Some of us rely on words of affirmation and acknowledgment of the efforts we put into our relationships. Verbs influence our mind; we read, we write, and we become the change.
The voice of the person we love or admire hits the right spot in our minds and emotions.
Because it is also one of the most challenging tasks to articulate feelings and emotions, words become a significant source of both the creation and destruction of relationships.
#3 Intimacy with the presence and absence of beings
Romantic or non-romantic relationships can be built long-distance or just being pen-pals. At different stages in our life, we are distant apart from our loved ones.
The presence and absence of a person can trigger intimacy that thrives on missing and being missed by the person.
Many of us like to remain independent and enjoy solitude. However, it does not mean we do not want to pursue and maintain relationships. We miss our loved ones as much as an extrovert and socially engaged person might do.
Distance helps us to maintain our relationship and our intimacy with the other person. We like the space to help keep happiness as well as balanced attractions.
The presence of our loved ones, via letters, in-person, or electronically, can trigger an adrenaline rush in our gut. We get goosebumps just by thinking of the person. And we love it when it happens!
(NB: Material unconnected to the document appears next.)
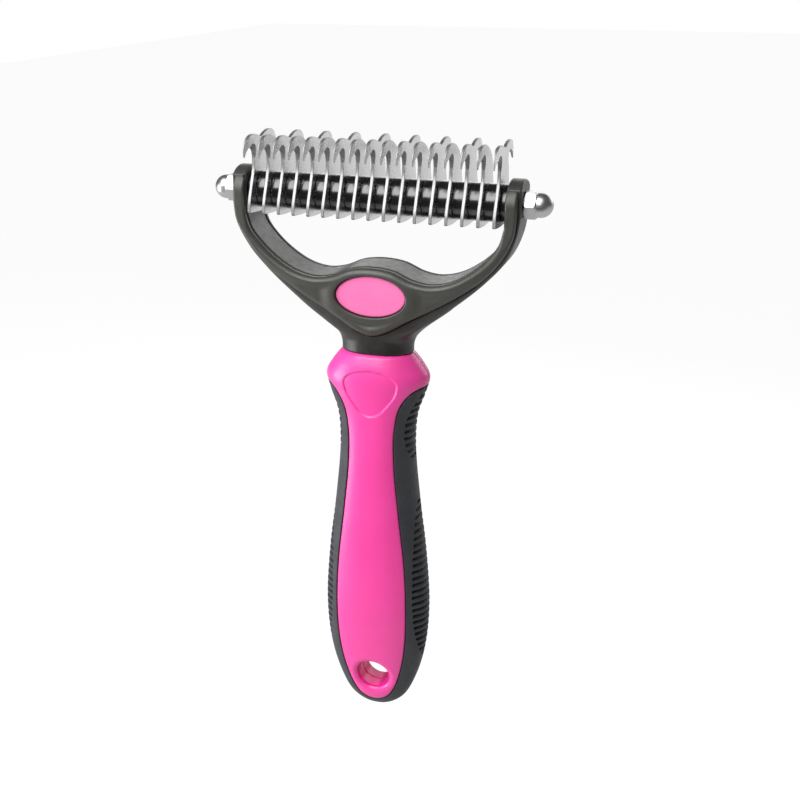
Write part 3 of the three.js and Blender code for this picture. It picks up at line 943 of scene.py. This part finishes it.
def nut_radius(angle, height):
    """The hex part's radius: six flats with barely rounded corners, chamfered at both ends."""
    flat = NUT_FLATS / 2
    corner = sum(max(math.cos(angle - k * math.pi / 3), 0) ** CORNER_SHARPNESS for k in range(6))
    hexagon = flat / corner ** (1 / CORNER_SHARPNESS)
    chamfer = flat * CHAMFER_START + min(height, NUT_HEX - height) / math.tan(CHAMFER_ANGLE)
    return min(hexagon, chamfer)


def nut_rows(height, turn):
    """Pairs of distance from the seat and radius at each angle, from the mouth to just below the tip."""
    def even(radius):
        return [radius] * len(turn)

    rows = [(0, even(NUT_MOUTH))]
    rows += [(x, [nut_radius(angle, x) for angle in turn]) for x in HEX_HEIGHTS]
    rows.append((NUT_HEX, even(NUT_DOME + NUT_STEP)))
    rows.append((NUT_HEX + NUT_STEP, even(NUT_DOME)))
    start = height - NUT_DOME
    for angle in np.linspace(0, math.pi / 2, DOME_ROWS)[:-1]:
        rows.append((start + NUT_DOME * math.sin(angle), even(NUT_DOME * math.cos(angle))))
    return rows


def nut_look(node, side):
    """A domed cap nut: chamfered hex, a short neck and a dome. Side is -1 at the left and 1 at the right."""
    low, high = box_mm(node)
    seat = low[0] if side > 0 else high[0]
    height = high[0] - low[0]
    turn = full_turn(NUT_SEGMENTS)
    rings = [ring_about_rod(seat + side * x, radii, turn) for x, radii in nut_rows(height, turn)]
    points = [p for ring in rings for p in ring]
    faces = ring_strip(rings)
    tip, mouth = len(points), len(points) + 1
    points += [(seat + side * height, 0, BAR_Z), (seat, 0, BAR_Z)]
    last = (len(rings) - 1) * NUT_SEGMENTS
    for i in range(NUT_SEGMENTS):
        j = (i + 1) % NUT_SEGMENTS
        faces.append((last + i, last + j, tip))
        faces.append((j, i, mouth))
    if side < 0:
        faces = [f[::-1] for f in faces]
    piece = make_object(f"{node}_look", points, faces, [CHROME])
    finish_hard(piece, node)


# ---- Blades ----

EDGE_BREAK = 0.13  # rounding of the stamped edges
EDGE_LEFT = 0.2  # thickness that the grinding leaves along a hook's inner edge
DARK_ABOVE = STEM_EDGE[-1][1]  # from the throat to the tip the grinding is rougher and painted darker: painted shade and a painted reflection of the black spacers
# Width of the grinding along a hook's inner edge: [share of the ground length, width]
GROUND_WIDTH = [[0.0, 0.0], [0.27, 0.1], [0.36, 1.2], [0.45, 1.8], [0.56, 0.9], [0.64, 0.0]]
GROUND_LENGTH = 0.62  # as a share of the inner edge
GROUND_SLOPE = 0.45  # depth of the grinding over its width
TIP_FROM, TIP_TO, TIP_THINNING = 8.2, 11.2, 0.65  # the teeth thin down between these distances from the rod
DARK_TIP = 8.6  # past this distance the teeth's edges take the same darker metal
BACK_TEETH_PAST = 11  # only the blades that reach further back than this have teeth there
BEVEL_FROM = 3  # the first of a blade's layers that belongs to the bevel on its +X face

BLADE_METALS = [STEEL_FACE, STEEL_CUT, STEEL_GROUND, STEEL_PAINTED_SHADE]
ON_FACE, ON_CUT, ON_GROUND, ON_PAINTED_SHADE = range(len(BLADE_METALS))


def blade_outline(double_sided):
    """The outline in Y and Z, counter-clockwise, and the runs of its points that hooks' inner edges take."""
    stem = spline(STEM_EDGE, 8)
    throat = spline([STEM_EDGE[-1]] + THROAT, 8)
    hook = np.vstack([stem[:-1], throat])
    if double_sided:
        back = spline(TOOTH_BACK[:-1] + mirrored(TOOTH_BACK), 6)
        start = hook
    else:
        back = spline([STEM_EDGE[-1]] + PLAIN_BACK + mirrored(TOOTH_BACK)[3:], 6)[1:]
        start = stem
    front = np.array(mirrored(hook.tolist()))
    foot = spline([[-y, z] for y, z in FOOT_BOTTOM] + FOOT_BOTTOM[-2::-1], 6)
    outline = np.vstack([start, back, front, foot])
    front_from = len(start) + len(back)
    runs = [range(front_from, front_from + len(front))]
    if double_sided:
        runs.append(range(len(start) - 1, -1, -1))
    return outline, runs


def inward(outline):
    """Unit vectors into a counter-clockwise outline, halving each corner."""
    before, after = outline - np.roll(outline, 1, 0), np.roll(outline, -1, 0) - outline
    before /= np.maximum(np.linalg.norm(before, axis=1), 1e-9)[:, None]
    after /= np.maximum(np.linalg.norm(after, axis=1), 1e-9)[:, None]
    along = before + after
    along /= np.maximum(np.linalg.norm(along, axis=1), 1e-9)[:, None]
    return np.stack([-along[:, 1], along[:, 0]], axis=1)


def tooth_reach(outline):
    """How far each point of the outline lies out on a tooth, past the line where the teeth start to thin."""
    return np.where(outline[:, 1] > DARK_ABOVE, np.maximum(np.abs(outline[:, 0]) - TIP_FROM, 0), 0)


def flat_parts(reach):
    """Runs of the outline's points that bound each tooth's thinned part, then the rest of the blade."""
    count = len(reach)
    out = reach > 0
    starts = [i for i in range(count) if out[i] and not out[i - 1]]
    parts, rest = [], list(range(count))
    for start in starts:
        run = [start - 1]
        while out[(run[-1] + 1) % count]:
            run.append((run[-1] + 1) % count)
        run = [i % count for i in run + [run[-1] + 1]]
        parts.append(run)
        rest = [i for i in rest if i not in run[1:-1]]
    return parts, rest


def grinding(outline, runs, thickness):
    """Width of the grinding at each point of the outline, and how deep it cuts into the +X face."""
    width = np.zeros(len(outline))
    for run in runs:
        run = list(run)
        steps = np.linalg.norm(np.diff(outline[run], axis=0), axis=1)
        upto = np.concatenate([[0], np.cumsum(steps)])
        reach = upto[-1] * GROUND_LENGTH
        width[run] = np.interp(upto / reach, *np.array(GROUND_WIDTH).T, right=0)
    return width, np.minimum(width * GROUND_SLOPE, thickness - EDGE_LEFT)


def blade_layers(double_sided, thickness):
    """A stamped blade's outline in five layers from its -X face to its +X face, and its flat parts."""
    outline, runs = blade_outline(double_sided)
    normal = inward(outline)
    ground, drop = grinding(outline, runs, thickness)
    thin = 1 - TIP_THINNING * ramp(tooth_reach(outline), 0, TIP_TO - TIP_FROM)
    half = thickness / 2 * thin
    edge = EDGE_BREAK * thin
    drop = drop * thin
    broken = outline + edge[:, None] * normal
    top = outline + np.maximum(ground * thin, edge)[:, None] * normal
    layers = [
        np.column_stack([-half, broken]),
        np.column_stack([-half + edge, outline]),
        np.column_stack([half - edge - drop, outline]),
        np.column_stack([half - drop, broken]),
        np.column_stack([half, top]),
    ]
    return layers, flat_parts(tooth_reach(outline))


def rim_metal(on_bevel, out, height):
    """The metal of one face on a blade's rim."""
    # painted shade and reflection: the darker metal from the throat up
    if height > DARK_ABOVE and (on_bevel or abs(out) > DARK_TIP):
        return ON_PAINTED_SHADE
    return ON_GROUND if on_bevel else ON_CUT


def filled(points, loops, looks_left):
    """Triangles that fill an outline, less any hole after it in loops, facing -X if looks_left, else +X."""
    numbers = sum(loops, [])
    flat = [[Vector((0, *points[v][1:])) for v in loop] for loop in loops]
    faces = []
    for triangle in tessellate_polygon(flat):
        a, b, c = (Vector(points[numbers[k]]) for k in triangle)
        backward = ((b - a).cross(c - a).x > 0) == looks_left
        faces.append(tuple(numbers[k] for k in (triangle[::-1] if backward else triangle)))
    return faces


def blade_shape(double_sided, thickness):
    """A blade about the rod's axis: points, faces and each face's place in BLADE_METALS."""
    layers, (teeth, body) = blade_layers(double_sided, thickness)
    count = len(layers[0])
    points = [tuple(p) for layer in layers for p in layer]
    faces = [f[::-1] for f in ring_strip(layers)]
    metals = []
    for face in faces:
        out, height = np.mean([points[v] for v in face], axis=0)[1:]
        metals.append(rim_metal(face[0] // count >= BEVEL_FROM, out, height))
    hole = len(points)
    key = [(-KEY_HALF, -KEY_HALF), (-KEY_HALF, KEY_HALF), (KEY_HALF, KEY_HALF), (KEY_HALF, -KEY_HALF)]
    for x in (-thickness / 2, thickness / 2):
        points += [(x, y, z) for y, z in key]
    faces += [tuple(hole + v for v in f) for f in ring_strip([key, key])]
    metals += [ON_CUT] * len(key)
    for layer, hole_from, looks_left in ((0, hole, True), (len(layers) - 1, hole + len(key), False)):
        groups = [[[layer * count + i for i in part]] for part in teeth]
        groups.append([[layer * count + i for i in body], list(range(hole_from, hole_from + len(key)))])
        for loops in groups:
            flat_faces = filled(points, loops, looks_left)
            faces += flat_faces
            metals += [ON_FACE] * len(flat_faces)
    return points, faces, metals


def build_stack():
    shapes = {}
    for node in sorted(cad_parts):
        if node.startswith("spacer"):
            spacer_look(node)
        if not node.startswith("blade"):
            continue
        low, high = box_mm(node)
        middle = (low[0] + high[0]) / 2
        double_sided = high[1] > BACK_TEETH_PAST
        if double_sided not in shapes:
            shapes[double_sided] = blade_shape(double_sided, high[0] - low[0])
        points, faces, metals = shapes[double_sided]
        moved = [(x + middle, y, z + BAR_Z) for x, y, z in points]
        piece = make_object(f"{node}_look", moved, faces, BLADE_METALS)
        for polygon, metal in zip(piece.data.polygons, metals):
            polygon.material_index = metal
        finish_hard(piece, node)


build_handle()
build_yoke()
nut_look("dome_nut_left", -1)
nut_look("dome_nut_right", 1)
build_stack()
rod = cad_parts["tie_rod"]
rod.data.materials.clear()
rod.data.materials.append(STEEL_FACE)


# ---- Stage: floor, lights and camera ----

FLOOR_REACH = (-2500, 2500, -350, 6000)
FLOOR_DROP = 160
# Strength of the floor and the world where they are seen, and where they light the rake
FLOOR_SEEN, FLOOR_LIGHTING = 0.95, 0.7
WORLD_SEEN, WORLD_LIGHTING = 1.0, 0.10


def area_light(name, place, target, size, power):
    light = bpy.data.lights.new(name, "AREA")
    light.shape = "RECTANGLE"
    light.size, light.size_y = size[0] * MM, size[1] * MM
    light.energy = power
    lamp = bpy.data.objects.new(name, light)
    bpy.context.scene.collection.objects.link(lamp)
    lamp.location = Vector(place) * MM
    lamp.rotation_euler = (Vector(target) - Vector(place)).to_track_quat("-Z", "Y").to_euler()
    lamp.visible_camera = False


def seen_or_lighting(tree, seen, lighting, target):
    """Feed target with one strength where the stage is seen directly and another where it lights the rake."""
    path = tree.nodes.new("ShaderNodeLightPath")
    choose = tree.nodes.new("ShaderNodeMapRange")
    choose.inputs["To Min"].default_value = lighting
    choose.inputs["To Max"].default_value = seen
    tree.links.new(path.outputs["Is Camera Ray"], choose.inputs["Value"])
    tree.links.new(choose.outputs["Result"], target)


def build_floor():
    """A plain white floor below the rake, reaching far behind it."""
    x0, x1, y0, y1 = FLOOR_REACH
    z = CAD_BOX[0][2] / MM - FLOOR_DROP
    points = [(x0, y0, z), (x1, y0, z), (x1, y1, z), (x0, y1, z)]
    mesh = bpy.data.meshes.new("floor")
    mesh.from_pydata((np.array(points) * MM).tolist(), [], [(0, 1, 2, 3)])
    floor = bpy.data.objects.new("floor", mesh)
    bpy.context.scene.collection.objects.link(floor)
    shader = Shader("floor_white", (0.1, 0.1, 0.1), 0.9, specular_ior_level=0.0)
    shader.set("Emission Color", (1, 1, 1, 1))
    strength = shader.principled.inputs["Emission Strength"]
    seen_or_lighting(shader.tree, FLOOR_SEEN, FLOOR_LIGHTING, strength)
    mesh.materials.append(shader.material)


def build_world():
    """White where it is seen, and a dim room where it lights the rake."""
    world = bpy.data.worlds.new("studio")
    bpy.context.scene.world = world
    world.use_nodes = True
    background = world.node_tree.nodes["Background"]
    background.inputs["Color"].default_value = (1, 1, 1, 1)
    seen_or_lighting(world.node_tree, WORLD_SEEN, WORLD_LIGHTING, background.inputs["Strength"])


CAMERA_AZIMUTH, CAMERA_ELEVATION = math.radians(17.67), math.radians(21.92)
CAMERA_DISTANCE = 354.4
CAMERA_TARGET = Vector((0, 0, 77.3))
LENS, SENSOR = 54.93, 36.0
SHIFT = (0.0271, 0.0457)


def build_camera():
    data = bpy.data.cameras.new("camera")
    data.lens = LENS
    data.sensor_width = SENSOR
    data.shift_x, data.shift_y = SHIFT
    data.clip_start = 0.01
    camera = bpy.data.objects.new("camera", data)
    bpy.context.scene.collection.objects.link(camera)
    flat = math.cos(CAMERA_ELEVATION)
    back = Vector((
        math.sin(CAMERA_AZIMUTH) * flat,
        -math.cos(CAMERA_AZIMUTH) * flat,
        math.sin(CAMERA_ELEVATION),
    ))
    camera.location = (CAMERA_TARGET + CAMERA_DISTANCE * back) * MM
    camera.rotation_euler = (-back).to_track_quat("-Z", "Y").to_euler()
    bpy.context.scene.camera = camera


build_floor()
build_world()
build_camera()
MIDDLE = (0, 0, 80)
area_light("key", (-205, -455, 615), MIDDLE, (600, 660), 7.4)
area_light("side", (-560, -260, 40), MIDDLE, (260, 380), 2.7)
area_light("back", (150, 700, 330), MIDDLE, (1200, 420), 3.3)
bpy.context.scene.view_settings.view_transform = "Standard"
We understand that wherever he/she is, they still love us and hope for our best.
We need not have to stay with that person 24×7, yet some may require the other person to be as close to us as possible.
Some of us want to know that maybe that person cannot be with me forever; however, knowing the presence is all we need.
The presence of loved ones makes us smile and keep us happy. Just the thought of missing someone gives the feeling of importance and being important to someone.
When we meet someone precious, we get attracted to multiple qualities of that person. Even within family and relatives, each of us is individual with different perceptions and desires in life.
Knowing intimacy can allow us to understand how far the relationship will survive and what one can do to remain with that person.
Love is beautiful, and intimacy is remarkable when we embrace it well.